## COLLECTED MATERIAL
◇ ◇ ◇ ◇ ◇ ◇ ◇
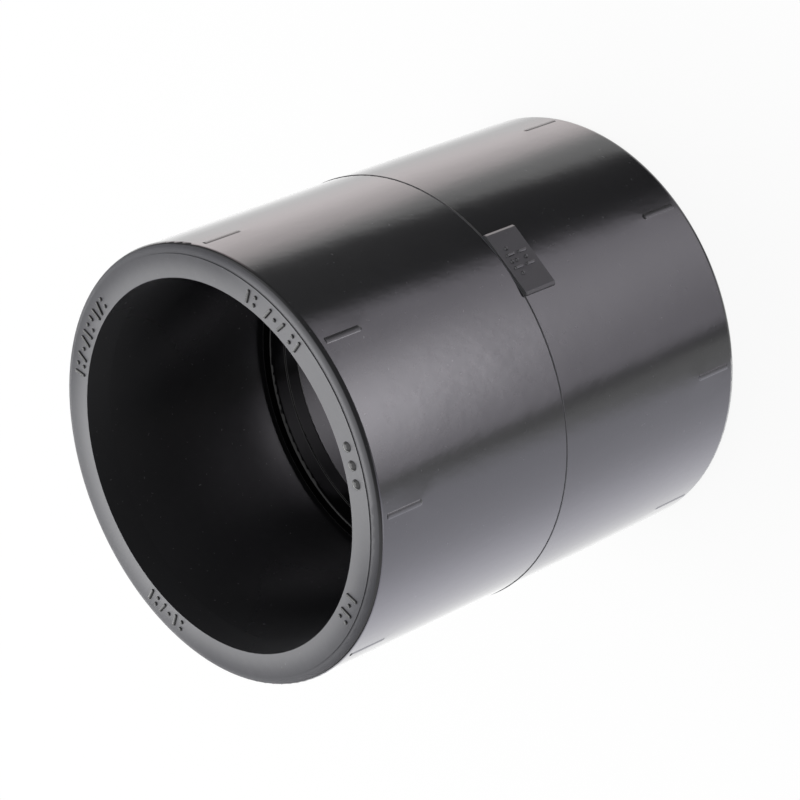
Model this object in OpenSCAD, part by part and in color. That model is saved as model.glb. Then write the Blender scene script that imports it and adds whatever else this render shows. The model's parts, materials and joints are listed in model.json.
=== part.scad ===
// Straight socket coupling for solvent-welded plastic pressure pipe.
// One moulded piece: two pipe sockets, one at each end, with a low stop between them.
// It stands on its lower end face, with its axis along Z and the origin in the middle of that face.

/* [Pipe sockets] */
// Outside diameter of the pipe that each socket takes
pipe_d = 40; // [32:1:50]
// Clearance on the diameter between the pipe and the socket
pipe_fit = 0.2; // [0.1:0.05:0.5]
// Depth from an end face to the crest of the stop
socket_depth = 25.5; // [20:0.5:32]
// Extra radius of each socket's mouth, which flares out to lead the pipe in
lead_in = 0.3; // [0.1:0.05:0.8]
// Length of that flare, from the end face to the plain wall of the socket
lead_len = 3; // [0.5:0.5:6]

/* [Central stop] */
// Width of the stop's crest, from one socket to the other
stop_w = 4; // [2.4:0.2:6]
// Height of the stop above the wall of the socket
stop_h = 1.2; // [0.8:0.05:2.5]
// Axial run of the stop's steep shoulder, from the wall of the socket up to the crest
flank_run = 0.15; // [0.05:0.05:1.5]
// Radius along both edges of the crest
crest_r = 0.4; // [0.1:0.05:0.5]

/* [Body] */
// Wall round each socket, at the end of the body
wall = 3.9; // [2.8:0.1:6]
// Draft of the outside, widening from each end to the parting plane, in degrees
draft = 0.25; // [0.05:0.05:1]
// Radius round the outer rim of each end
rim_r = 0.8; // [0.4:0.05:1.2]
// Flat land between that radius and the fine step on the end face
rim_land = 0.25; // [0.05:0.05:0.5]
// Height of that step, by which the rim lies back from the end face
face_step = 0.1; // [0.05:0.01:0.3]

/* [Parting line] */
// Width of the fine ridge that the mould's halves leave round the middle
parting_w = 0.24; // [0.1:0.02:0.4]
// Height of that ridge
parting_h = 0.06; // [0.04:0.01:0.1]

/* [Alignment ticks] */
// Number of ticks round each end
tick_count = 8; // [4:1:12]
// Width of a tick
tick_w = 0.7; // [0.4:0.05:1]
// Height of a tick above the wall
tick_h = 0.07; // [0.04:0.01:0.12]
// Length of a tick
tick_len = 4.5; // [2:0.5:9]
// Plain wall between the rim's radius and the start of a tick
tick_inset = 0.6; // [0.05:0.05:2]
// Angle from the pad's middle round to the nearest tick, clockwise from above
tick_bearing = 1.4; // [0:0.2:20]

/* [Marking pad] */
// Width of the flat pad beside the parting line
pad_w = 7.9; // [5:0.1:11]
// Length of the pad along the body
pad_l = 4.4; // [2.5:0.1:8]
// Height of the pad's flat above the wall, at the middle of the pad
pad_rise = 0.16; // [0.04:0.02:0.4]
// Width of the bevel along both ends of the pad
pad_bevel = 0.3; // [0.1:0.05:0.6]
// Depth of that bevel
pad_bevel_h = 0.2; // [0.05:0.05:0.3]

/* [Face dots] */
// Number of raised dots on the upper end face
dot_count = 3; // [1:1:6]
// Diameter of a dot
dot_d = 1.2; // [0.8:0.05:1.3]
// Height of a dot
dot_h = 0.3; // [0.2:0.02:0.4]
// Distance from one dot to the next
dot_pitch = 1.95; // [1.6:0.05:3]
// Angle from the pad round to the middle dot, clockwise from above
dot_bearing = 32.5; // [0:0.5:180]

/* [Hidden] */

$fn = 96;
bead_fn = 32;
// Depth that the pad reaches into the wall at its side edges
pad_root = 0.4;

length = 2 * socket_depth + stop_w;
half = length / 2;
socket_r = (pipe_d + pipe_fit) / 2;
stop_r = socket_r - stop_h;
end_r = socket_r + wall;
middle_r = end_r + half * tan(draft);
rim_z = half - face_step;
step_r = end_r - rim_r - rim_land;
// Middle of the flat ring between the mouth and the step
face_r = (socket_r + lead_in + step_r) / 2;
// Distance from an end face to the end of the rim's radius
rim_depth = face_step + rim_r;
// The pad faces this way, toward the front of the part
front = -90;

// Radius of a circle that stands h proud of a surface where it is w wide
function bead_r(w, h) = (w * w / 4 + h * h) / (2 * h);
function half_chord(r, y) = sqrt(r * r - y * y);
function unit(v) = v / norm(v);

// A corner p between the points before and after gets a round of radius r: half its angle,
// the point where the round leaves the side toward one neighbour, and the round's centre.
function corner_half_angle(p, before, after) =
    acos(unit(before - p) * unit(after - p)) / 2;
function corner_start(p, toward, half_angle, r) =
    p + unit(toward - p) * r / tan(half_angle);
function corner_centre(p, before, after, half_angle, r) =
    p + unit(unit(before - p) + unit(after - p)) * r / sin(half_angle);

// One side of the body's section, as radius and height above the parting plane
mouth_edge = [socket_r + lead_in, half];
socket_top = [socket_r, half - lead_len];
flank_root = [socket_r, stop_w / 2 + flank_run];
crest = [stop_r, stop_w / 2];
crest_middle = [stop_r, 0];
step_top = [step_r, half];
step_foot = [step_r, rim_z];
rim = [end_r, rim_z];
wall_middle = [middle_r, 0];

function down(p) = [p[0], -p[1]];

module corner_round(p, before, after, r) {
    half_angle = corner_half_angle(p, before, after);
    translate(corner_centre(p, before, after, half_angle, r)) circle(r);
}

// The straight outline, with the rim and crest corners cut back to where their rounds begin
module straight_section() {
    rim_angle = corner_half_angle(rim, step_foot, wall_middle);
    crest_angle = corner_half_angle(crest, crest_middle, flank_root);
    upper = [
        corner_start(crest, crest_middle, crest_angle, crest_r),
        corner_start(crest, flank_root, crest_angle, crest_r),
        flank_root,
        socket_top,
        mouth_edge,
        step_top,
        step_foot,
        corner_start(rim, step_foot, rim_angle, rim_r),
        corner_start(rim, wall_middle, rim_angle, rim_r),
        wall_middle
    ];
    polygon(concat(upper, [for (i = [len(upper) - 2 : -1 : 0]) down(upper[i])]));
}

// The section of the body, from the bore out to the wall
module section() {
    straight_section();
    for (side = [0, 1]) mirror([0, side]) {
        corner_round(rim, step_foot, wall_middle, rim_r);
        corner_round(crest, crest_middle, flank_root, crest_r);
    }
    ridge_r = bead_r(parting_w, parting_h);
    translate([middle_r + parting_h - ridge_r, 0]) circle(ridge_r, $fn = bead_fn);
    translate([stop_r - parting_h + ridge_r, 0]) circle(ridge_r, $fn = bead_fn);
}

// A raised rib along the drafted wall, with a round end away from the rim
module tick() {
    r = bead_r(tick_w, tick_h);
    start = half - rim_depth - tick_inset;
    wall_r = middle_r - start * tan(draft);
    translate([wall_r + tick_h - r, 0, start]) rotate([0, 180 - draft, 0]) {
        cylinder(r = r, h = tick_len, $fn = bead_fn);
        translate([0, 0, tick_len]) sphere(r, $fn = bead_fn);
    }
}

module ticks() {
    for (i = [0 : tick_count - 1], side = [0, 1])
        rotate([0, 0, front - tick_bearing + i * 360 / tick_count]) mirror([0, 0, side]) tick();
}

// The flat pad lies below the parting plane, with its upper edge on that plane
module marking_pad() {
    back = half_chord(end_r, pad_w / 2) - pad_root;
    flat = middle_r + pad_rise;
    side = pad_w / 2;
    rotate([0, 0, front]) translate([0, 0, -pad_l]) linear_extrude(pad_l)
        polygon([
            [back, -side],
            [flat - pad_bevel_h, -side],
            [flat, pad_bevel - side],
            [flat, side - pad_bevel],
            [flat - pad_bevel_h, side],
            [back, side]
        ]);
}

module face_dots() {
    r = bead_r(dot_d, dot_h);
    step_angle = 2 * asin(dot_pitch / 2 / face_r);
    first = front - dot_bearing - (dot_count - 1) / 2 * step_angle;
    for (i = [0 : dot_count - 1])
        rotate([0, 0, first + i * step_angle]) translate([face_r, 0, half + dot_h - r])
            sphere(r, $fn = bead_fn);
}

module coupling() {
    color([0.2, 0.2, 0.21]) translate([0, 0, half]) {
        rotate_extrude() section();
        ticks();
        marking_pad();
        face_dots();
    }
}

coupling();
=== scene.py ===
import json
import math
from types import SimpleNamespace

import bmesh
import bpy
from mathutils import Matrix, Vector


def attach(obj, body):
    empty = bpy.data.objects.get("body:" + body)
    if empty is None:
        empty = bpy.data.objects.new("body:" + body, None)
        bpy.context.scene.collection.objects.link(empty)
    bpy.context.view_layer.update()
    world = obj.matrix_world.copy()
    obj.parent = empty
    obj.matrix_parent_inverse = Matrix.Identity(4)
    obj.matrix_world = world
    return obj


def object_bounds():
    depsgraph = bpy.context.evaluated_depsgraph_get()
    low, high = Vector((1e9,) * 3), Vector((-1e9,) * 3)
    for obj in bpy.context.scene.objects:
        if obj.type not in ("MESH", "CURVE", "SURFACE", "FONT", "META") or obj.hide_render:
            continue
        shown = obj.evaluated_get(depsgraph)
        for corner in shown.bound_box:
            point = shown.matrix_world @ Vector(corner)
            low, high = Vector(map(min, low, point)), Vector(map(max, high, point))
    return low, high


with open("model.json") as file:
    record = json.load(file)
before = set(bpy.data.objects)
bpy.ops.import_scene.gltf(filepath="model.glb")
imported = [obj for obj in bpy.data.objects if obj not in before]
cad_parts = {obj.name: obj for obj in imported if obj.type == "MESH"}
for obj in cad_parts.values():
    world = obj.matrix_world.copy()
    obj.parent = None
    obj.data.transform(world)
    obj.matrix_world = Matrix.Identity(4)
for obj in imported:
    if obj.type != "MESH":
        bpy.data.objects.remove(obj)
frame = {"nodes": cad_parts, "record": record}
cad_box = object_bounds()

# Looks of a straight pipe socket coupling, moulded in one piece of dark grey plastic.
# It stands on its lower end face, so +Z runs along the pipe axis and up.

MM = 0.001
MICROMETRE = 0.000001
WHITE = (1, 1, 1)
COUPLING = frame["nodes"]["coupling"]
SLOT = "moulded_plastic"

# Sizes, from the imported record's mounts
MOUNTS = {mount["name"]: mount for mount in frame["record"]["mounts"]}
SOCKET_R = MOUNTS["upper_socket"]["dims"]["r_mm"] * MM
LOWER_SOCKET_Z = MOUNTS["lower_socket"]["pos_m"][2]
UPPER_SOCKET_Z = MOUNTS["upper_socket"]["pos_m"][2]
PARTING_Z = (LOWER_SOCKET_Z + UPPER_SOCKET_Z) / 2
FACE_Z = 2 * PARTING_Z
# Middle of the flat ring of an end face, and the ring's edges
RING_R = MOUNTS["lower_end_face"]["pos_m"][0]
RING_INNER_R, RING_OUTER_R = 20.4 * MM, 22.9 * MM
# The pad faces -Y, its flat is the part's furthest point that way, and it ends at the parting line
PAD_BEARING = -90
PAD_Y = cad_box[0].y
PAD_LENGTH = 4.4 * MM
PAD_MIDDLE_Z = PARTING_Z - PAD_LENGTH / 2
# The wall widens from each end to the parting line
WALL_END_R = 24 * MM
WALL_DRAFT = math.tan(math.radians(0.25))


def linked(name, data):
    """New object of this data, in the scene."""
    made = bpy.data.objects.new(name, data)
    bpy.context.scene.collection.objects.link(made)
    return made


def mesh_object(name, mesh, material):
    """New object of the finished mesh, with one material."""
    data = bpy.data.meshes.new(name)
    mesh.to_mesh(data)
    mesh.free()
    data.materials.append(material)
    return linked(name, data)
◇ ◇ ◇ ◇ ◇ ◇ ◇
## WHAT NEEDS TO BE DONE
Exactly the lines from the line with "for (i = [0 : dot_count - 1])" to the line with "if empty is", both included, are to be extracted, and no others.

## CORRECT RESULT
    for (i = [0 : dot_count - 1])
        rotate([0, 0, first + i * step_angle]) translate([face_r, 0, half + dot_h - r])
            sphere(r, $fn = bead_fn);
}

module coupling() {
    color([0.2, 0.2, 0.21]) translate([0, 0, half]) {
        rotate_extrude() section();
        ticks();
        marking_pad();
        face_dots();
    }
}

coupling();
=== scene.py ===
import json
import math
from types import SimpleNamespace

import bmesh
import bpy
from mathutils import Matrix, Vector


def attach(obj, body):
    empty = bpy.data.objects.get("body:" + body)
    if empty is None:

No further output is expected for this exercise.